Exercise »
Copy out exactly the lines from the first line of the material below through the line containing "the carcass's middle.", and nothing beyond them.

Material provided »
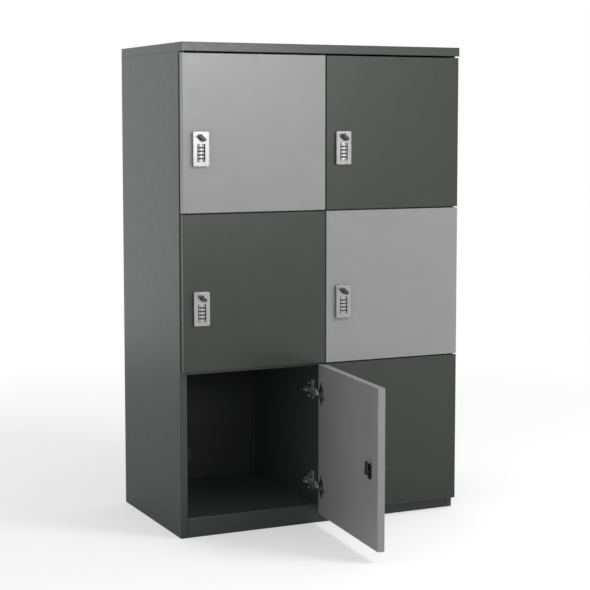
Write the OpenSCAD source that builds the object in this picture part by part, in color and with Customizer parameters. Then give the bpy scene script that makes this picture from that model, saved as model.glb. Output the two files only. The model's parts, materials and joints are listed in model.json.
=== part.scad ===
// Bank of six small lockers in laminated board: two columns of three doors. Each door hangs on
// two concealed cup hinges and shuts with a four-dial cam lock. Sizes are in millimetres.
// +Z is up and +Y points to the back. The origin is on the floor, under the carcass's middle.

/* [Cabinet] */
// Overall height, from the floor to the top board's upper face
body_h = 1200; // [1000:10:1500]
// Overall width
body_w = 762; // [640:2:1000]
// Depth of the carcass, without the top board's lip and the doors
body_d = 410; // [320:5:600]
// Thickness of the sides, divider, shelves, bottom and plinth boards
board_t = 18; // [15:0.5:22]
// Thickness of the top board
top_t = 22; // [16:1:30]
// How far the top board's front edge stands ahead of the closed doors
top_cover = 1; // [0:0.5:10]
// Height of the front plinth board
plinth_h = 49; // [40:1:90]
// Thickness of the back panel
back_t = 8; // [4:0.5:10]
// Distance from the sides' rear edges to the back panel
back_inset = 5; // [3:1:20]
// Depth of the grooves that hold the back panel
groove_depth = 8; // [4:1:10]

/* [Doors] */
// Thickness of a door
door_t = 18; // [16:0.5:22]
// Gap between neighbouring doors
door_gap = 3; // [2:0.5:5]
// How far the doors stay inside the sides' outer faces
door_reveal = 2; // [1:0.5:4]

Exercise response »
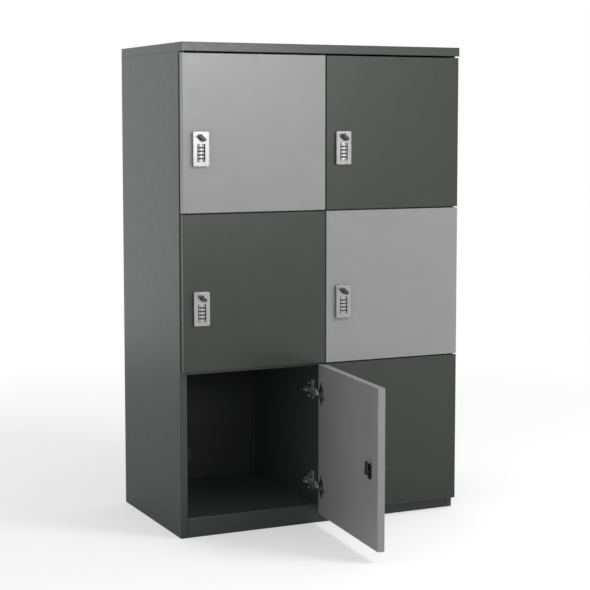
Write the OpenSCAD source that builds the object in this picture part by part, in color and with Customizer parameters. Then give the bpy scene script that makes this picture from that model, saved as model.glb. Output the two files only. The model's parts, materials and joints are listed in model.json.
=== part.scad ===
// Bank of six small lockers in laminated board: two columns of three doors. Each door hangs on
// two concealed cup hinges and shuts with a four-dial cam lock. Sizes are in millimetres.
// +Z is up and +Y points to the back. The origin is on the floor, under the carcass's middle.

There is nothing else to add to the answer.